## DATA PROVIDED
—————
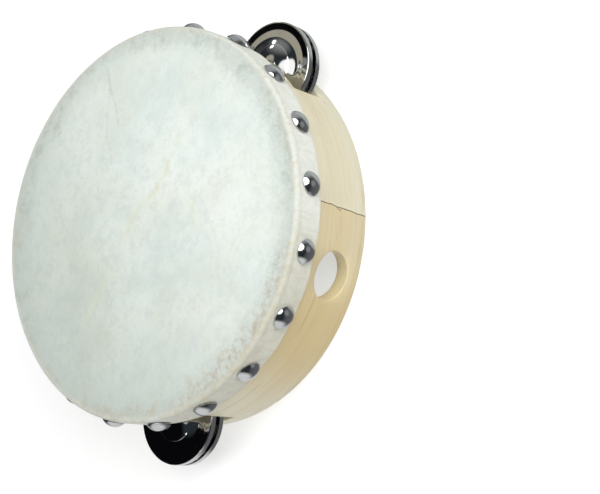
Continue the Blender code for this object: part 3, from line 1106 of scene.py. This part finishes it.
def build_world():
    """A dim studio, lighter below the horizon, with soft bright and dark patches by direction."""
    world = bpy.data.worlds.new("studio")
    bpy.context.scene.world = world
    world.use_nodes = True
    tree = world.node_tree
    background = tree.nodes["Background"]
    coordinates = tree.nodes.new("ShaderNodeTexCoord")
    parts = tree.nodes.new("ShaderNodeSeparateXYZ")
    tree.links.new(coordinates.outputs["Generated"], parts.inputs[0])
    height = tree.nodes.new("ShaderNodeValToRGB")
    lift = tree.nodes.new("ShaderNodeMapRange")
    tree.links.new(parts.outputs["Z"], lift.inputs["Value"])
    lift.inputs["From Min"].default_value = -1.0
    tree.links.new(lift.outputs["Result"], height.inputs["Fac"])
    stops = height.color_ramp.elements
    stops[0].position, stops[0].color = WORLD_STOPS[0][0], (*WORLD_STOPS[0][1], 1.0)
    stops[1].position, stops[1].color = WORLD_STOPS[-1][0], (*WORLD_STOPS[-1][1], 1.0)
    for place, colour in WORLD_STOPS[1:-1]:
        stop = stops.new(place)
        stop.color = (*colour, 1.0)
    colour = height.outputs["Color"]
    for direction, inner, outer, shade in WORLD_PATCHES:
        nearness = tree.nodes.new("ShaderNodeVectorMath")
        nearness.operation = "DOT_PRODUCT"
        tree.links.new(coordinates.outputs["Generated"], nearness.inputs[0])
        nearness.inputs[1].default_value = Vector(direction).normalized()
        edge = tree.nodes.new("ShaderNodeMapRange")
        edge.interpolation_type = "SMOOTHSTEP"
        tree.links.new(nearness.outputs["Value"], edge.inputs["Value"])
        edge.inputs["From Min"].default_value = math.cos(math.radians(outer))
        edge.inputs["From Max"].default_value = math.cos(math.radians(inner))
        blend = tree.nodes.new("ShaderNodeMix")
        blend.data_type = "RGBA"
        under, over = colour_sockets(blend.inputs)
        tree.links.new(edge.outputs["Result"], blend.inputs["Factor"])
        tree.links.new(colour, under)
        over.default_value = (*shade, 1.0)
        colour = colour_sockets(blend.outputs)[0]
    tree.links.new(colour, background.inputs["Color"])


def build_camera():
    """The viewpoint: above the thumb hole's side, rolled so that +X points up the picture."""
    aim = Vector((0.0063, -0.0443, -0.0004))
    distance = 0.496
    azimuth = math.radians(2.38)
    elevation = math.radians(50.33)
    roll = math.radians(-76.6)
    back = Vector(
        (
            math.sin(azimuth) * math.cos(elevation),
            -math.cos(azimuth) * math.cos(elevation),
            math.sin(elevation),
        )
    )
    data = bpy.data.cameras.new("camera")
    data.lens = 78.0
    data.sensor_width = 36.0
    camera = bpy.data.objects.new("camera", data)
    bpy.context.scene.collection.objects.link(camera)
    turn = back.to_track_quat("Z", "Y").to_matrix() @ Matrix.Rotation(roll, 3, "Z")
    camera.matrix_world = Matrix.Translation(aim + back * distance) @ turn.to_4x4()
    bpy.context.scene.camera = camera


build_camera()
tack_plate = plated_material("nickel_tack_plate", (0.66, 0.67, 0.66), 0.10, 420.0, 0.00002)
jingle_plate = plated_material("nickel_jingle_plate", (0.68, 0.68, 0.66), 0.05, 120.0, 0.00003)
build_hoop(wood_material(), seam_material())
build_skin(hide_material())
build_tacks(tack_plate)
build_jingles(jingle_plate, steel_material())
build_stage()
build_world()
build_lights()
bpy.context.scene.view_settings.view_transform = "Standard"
—————
## GIVEN REQUEST
Print out the whole listing exactly as it appears.

## ANSWER TO THE EXERCISE
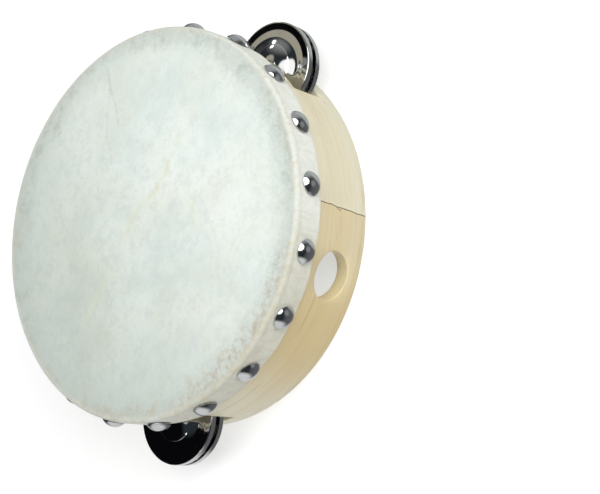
Continue the Blender code for this object: part 3, from line 1106 of scene.py. This part finishes it.
def build_world():
    """A dim studio, lighter below the horizon, with soft bright and dark patches by direction."""
    world = bpy.data.worlds.new("studio")
    bpy.context.scene.world = world
    world.use_nodes = True
    tree = world.node_tree
    background = tree.nodes["Background"]
    coordinates = tree.nodes.new("ShaderNodeTexCoord")
    parts = tree.nodes.new("ShaderNodeSeparateXYZ")
    tree.links.new(coordinates.outputs["Generated"], parts.inputs[0])
    height = tree.nodes.new("ShaderNodeValToRGB")
    lift = tree.nodes.new("ShaderNodeMapRange")
    tree.links.new(parts.outputs["Z"], lift.inputs["Value"])
    lift.inputs["From Min"].default_value = -1.0
    tree.links.new(lift.outputs["Result"], height.inputs["Fac"])
    stops = height.color_ramp.elements
    stops[0].position, stops[0].color = WORLD_STOPS[0][0], (*WORLD_STOPS[0][1], 1.0)
    stops[1].position, stops[1].color = WORLD_STOPS[-1][0], (*WORLD_STOPS[-1][1], 1.0)
    for place, colour in WORLD_STOPS[1:-1]:
        stop = stops.new(place)
        stop.color = (*colour, 1.0)
    colour = height.outputs["Color"]
    for direction, inner, outer, shade in WORLD_PATCHES:
        nearness = tree.nodes.new("ShaderNodeVectorMath")
        nearness.operation = "DOT_PRODUCT"
        tree.links.new(coordinates.outputs["Generated"], nearness.inputs[0])
        nearness.inputs[1].default_value = Vector(direction).normalized()
        edge = tree.nodes.new("ShaderNodeMapRange")
        edge.interpolation_type = "SMOOTHSTEP"
        tree.links.new(nearness.outputs["Value"], edge.inputs["Value"])
        edge.inputs["From Min"].default_value = math.cos(math.radians(outer))
        edge.inputs["From Max"].default_value = math.cos(math.radians(inner))
        blend = tree.nodes.new("ShaderNodeMix")
        blend.data_type = "RGBA"
        under, over = colour_sockets(blend.inputs)
        tree.links.new(edge.outputs["Result"], blend.inputs["Factor"])
        tree.links.new(colour, under)
        over.default_value = (*shade, 1.0)
        colour = colour_sockets(blend.outputs)[0]
    tree.links.new(colour, background.inputs["Color"])


def build_camera():
    """The viewpoint: above the thumb hole's side, rolled so that +X points up the picture."""
    aim = Vector((0.0063, -0.0443, -0.0004))
    distance = 0.496
    azimuth = math.radians(2.38)
    elevation = math.radians(50.33)
    roll = math.radians(-76.6)
    back = Vector(
        (
            math.sin(azimuth) * math.cos(elevation),
            -math.cos(azimuth) * math.cos(elevation),
            math.sin(elevation),
        )
    )
    data = bpy.data.cameras.new("camera")
    data.lens = 78.0
    data.sensor_width = 36.0
    camera = bpy.data.objects.new("camera", data)
    bpy.context.scene.collection.objects.link(camera)
    turn = back.to_track_quat("Z", "Y").to_matrix() @ Matrix.Rotation(roll, 3, "Z")
    camera.matrix_world = Matrix.Translation(aim + back * distance) @ turn.to_4x4()
    bpy.context.scene.camera = camera


build_camera()
tack_plate = plated_material("nickel_tack_plate", (0.66, 0.67, 0.66), 0.10, 420.0, 0.00002)
jingle_plate = plated_material("nickel_jingle_plate", (0.68, 0.68, 0.66), 0.05, 120.0, 0.00003)
build_hoop(wood_material(), seam_material())
build_skin(hide_material())
build_tacks(tack_plate)
build_jingles(jingle_plate, steel_material())
build_stage()
build_world()
build_lights()
bpy.context.scene.view_settings.view_transform = "Standard"